A further subproject identified alternative splicing events, primarily intron retentions, from tiling array data. We approached this task as a two-step classification problem: First, a classifier was trained to discriminate between exons and introns. Subsequently, introns with a large inclusion probability in some tissue were identified as candidates for alternative splicing by a second classifier (Eichner et al., BMC Bioinf. 2011).

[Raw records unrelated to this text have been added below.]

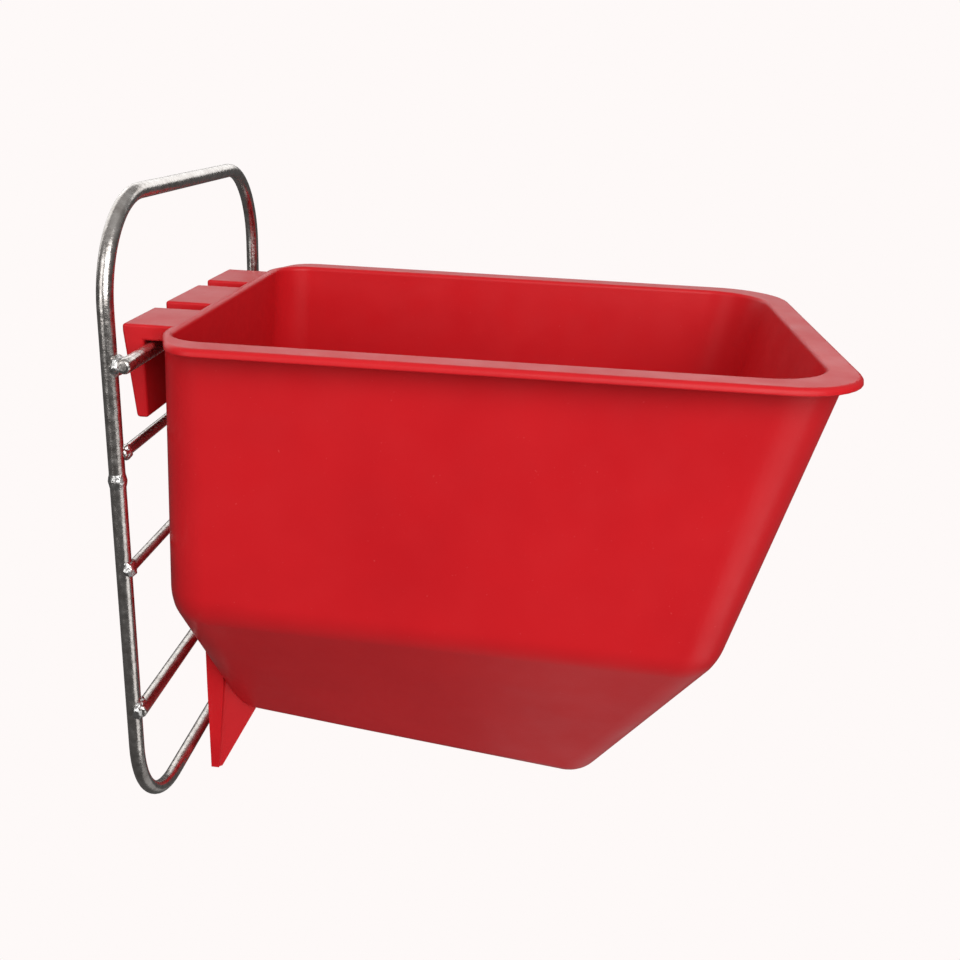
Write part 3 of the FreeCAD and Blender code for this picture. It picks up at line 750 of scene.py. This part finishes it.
def make_world():
    """A bright ceiling over a dim room; the camera itself sees a plain pale surround."""
    world = bpy.data.worlds.new("studio")
    bpy.context.scene.world = world
    world.use_nodes = True
    nodes, links = world.node_tree.nodes, world.node_tree.links
    room = nodes["Background"]
    direction = nodes.new("ShaderNodeTexCoord").outputs["Generated"]
    split = nodes.new("ShaderNodeSeparateXYZ")
    links.new(direction, split.inputs["Vector"])
    strength = remap(nodes, links, split.outputs["Z"], 0.05, 0.75, 0.10, 0.36)
    links.new(strength, room.inputs["Strength"])
    room.inputs["Color"].default_value = (1.0, 0.985, 0.98, 1)
    surround = nodes.new("ShaderNodeBackground")
    surround.inputs["Color"].default_value = SURROUND
    either = nodes.new("ShaderNodeMixShader")
    links.new(nodes.new("ShaderNodeLightPath").outputs["Is Camera Ray"], either.inputs["Fac"])
    links.new(room.outputs["Background"], either.inputs[1])
    links.new(surround.outputs["Background"], either.inputs[2])
    links.new(either.outputs["Shader"], nodes["World Output"].inputs["Surface"])


def make_camera():
    """A camera that looks at the target, rolled a little."""
    back = from_target(ORBIT, RISE)
    right = (-back).cross(Vector((0, 0, 1))).normalized()
    up = right.cross(-back)
    across = right * math.cos(ROLL) + up * math.sin(ROLL)
    upward = -right * math.sin(ROLL) + up * math.cos(ROLL)
    data = bpy.data.cameras.new("camera")
    data.sensor_width = 36.0
    data.lens = LENS
    data.clip_start, data.clip_end = 0.01, 50
    camera = bpy.data.objects.new("camera", data)
    turn = Matrix((across, upward, back)).transposed().to_4x4()
    camera.matrix_world = Matrix.Translation(TARGET + back * DISTANCE) @ turn
    bpy.context.scene.collection.objects.link(camera)
    bpy.context.scene.camera = camera


# ---------------------------------------------------------------- the scene
make_camera()
make_floor()
make_world()
soft_box("key", -62, 28, 1.5, (1.3, 1.3), 20.2)
soft_box("fill", -125, 18, 1.6, (0.8, 1.4), 7)
soft_box("top", 0, 88, 1.4, (1.6, 1.6), 1.0)
sheen = soft_box("sheen", 95, 26, 1.3, (1.8, 0.5), 4.0)
sheen.visible_diffuse = False
soft_box("rear", 150, 26, 1.5, (1.2, 1.2), 5)
soft_box("low", -32, -30, 1.0, (0.7, 0.5), 1.4)
under_card(0.26)
bpy.context.scene.view_settings.view_transform = "Standard"

plastic, wire, weld = plastic_material(), wire_material(), weld_material()
make_bucket(plastic)
make_loop(wire)
for rung_name in RUNGS:
    make_rung(rung_name, wire)
    for side in ("left", "right"):
        make_bead(rung_name, side, weld)
make_seam(weld)
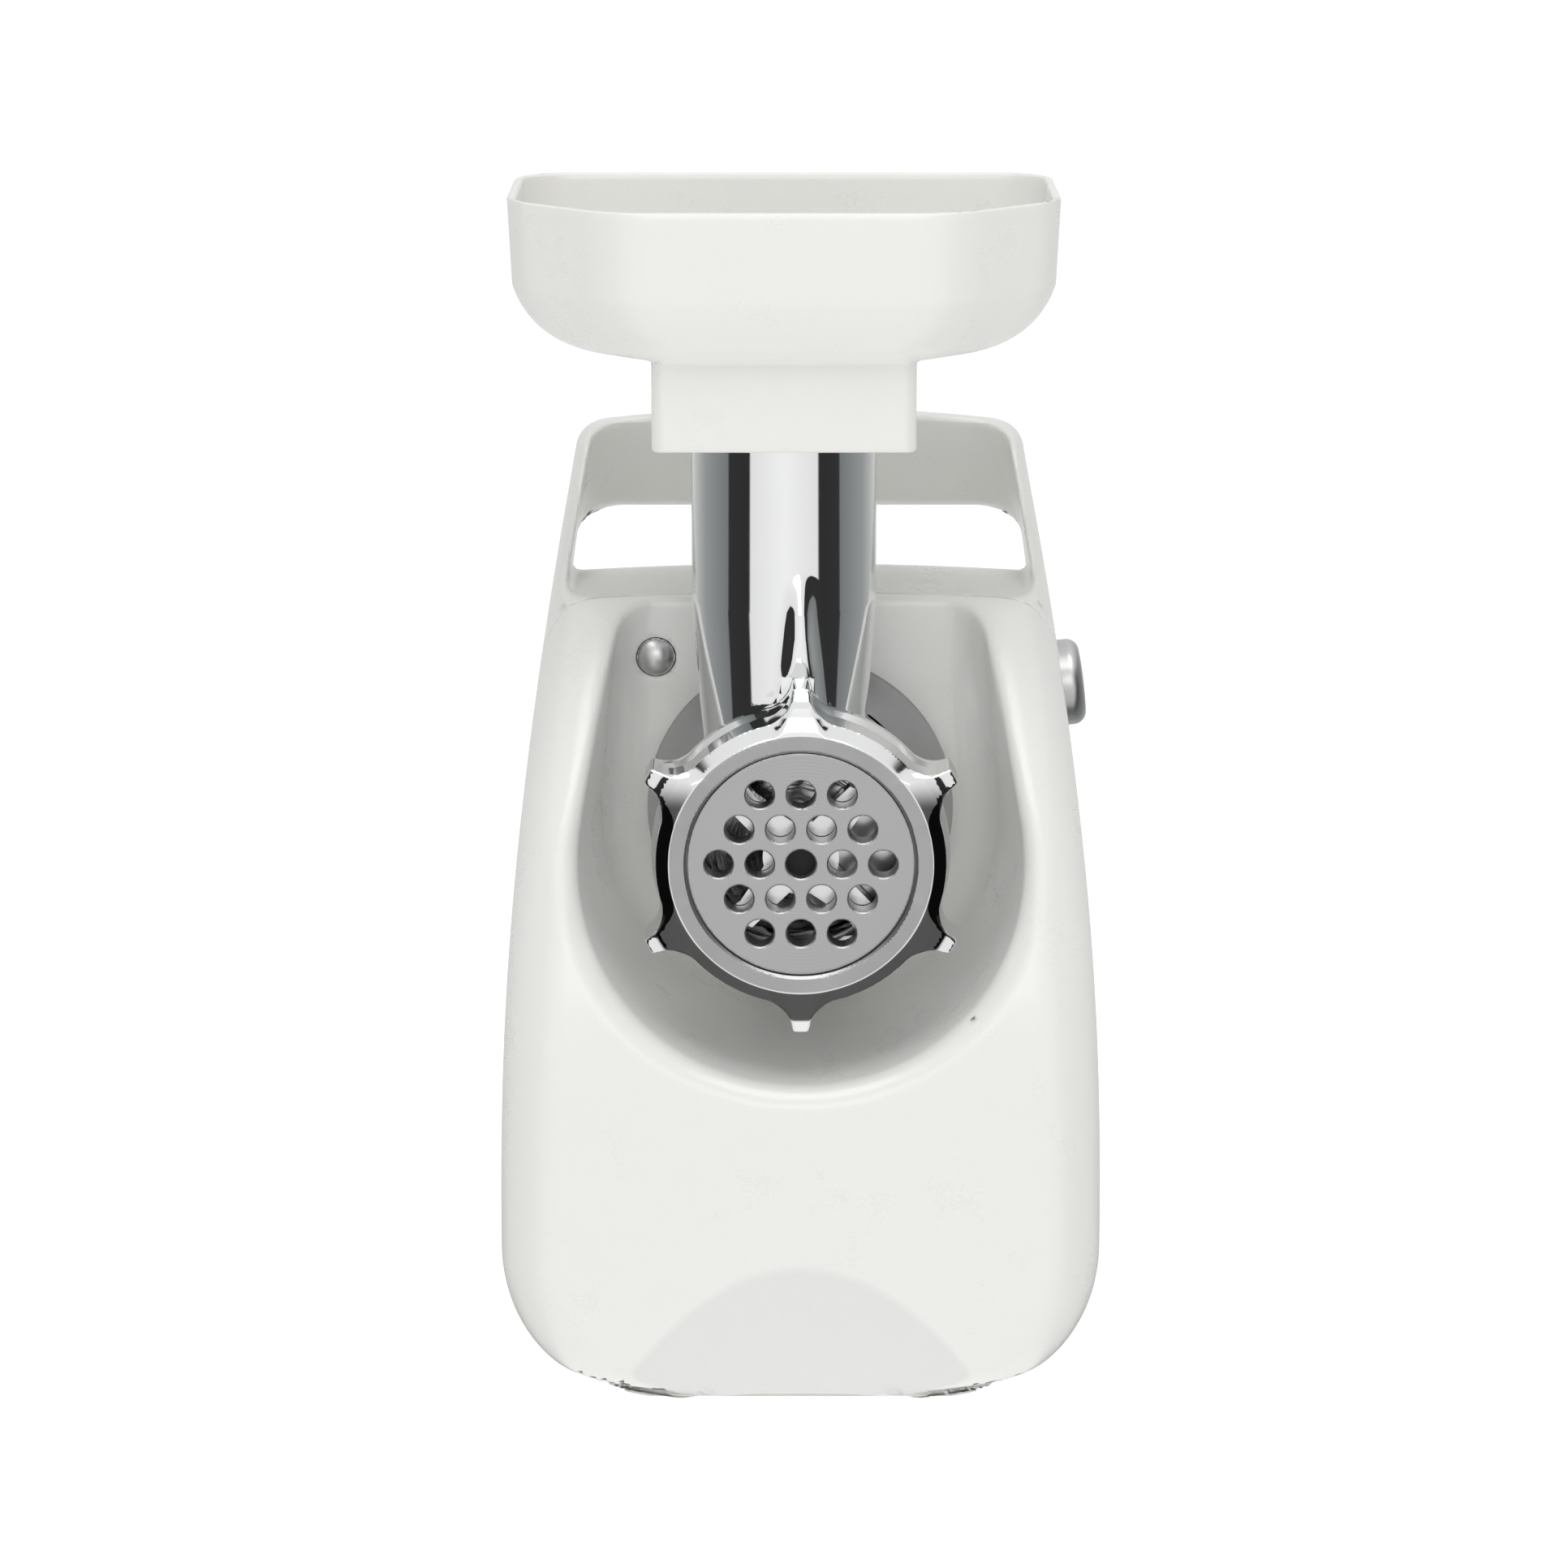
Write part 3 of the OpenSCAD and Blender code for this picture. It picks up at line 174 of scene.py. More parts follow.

Array-Based Polymorphism Discovery

2005 - 2008Carried out at FML / MPI


illustrationUsing resequencing array technology, this project aimed at characterizing common sequence polymorphisms in 20 diverse strains of the plant model organism Arabidopsis thaliana (Clark et al., Science, 2007). Based on this work, a 250k SNP chip was developed for cost-effective genotyping, which enables high-resolution genome-wide association studies in Arabidopsis thaliana (e.g. Atwell et al., Nature, 2010). A similar project catalogued and analyzed genetic variation between rice varieties (McNally et al., PNAS, 2009). My focus has been on detecting highly polymorphic regions with a machine learning technique called Hidden Markov Support Vector Machines (Zeller et al., Genome Res., 2008). Polymorphic regions typically correspond to clusters of small polymorphisms (SNPs and indels), but also include large deletions. As these types of polymorphisms are impossible or very difficult to identify with SNP calling methods, polymorphic region predictions ideally complement SNP data by adding an inventory of variations expected to have pronounced phenotypic effects when affecting genes and other functional genomic elements (Zeller et al., Genome Res., 2008).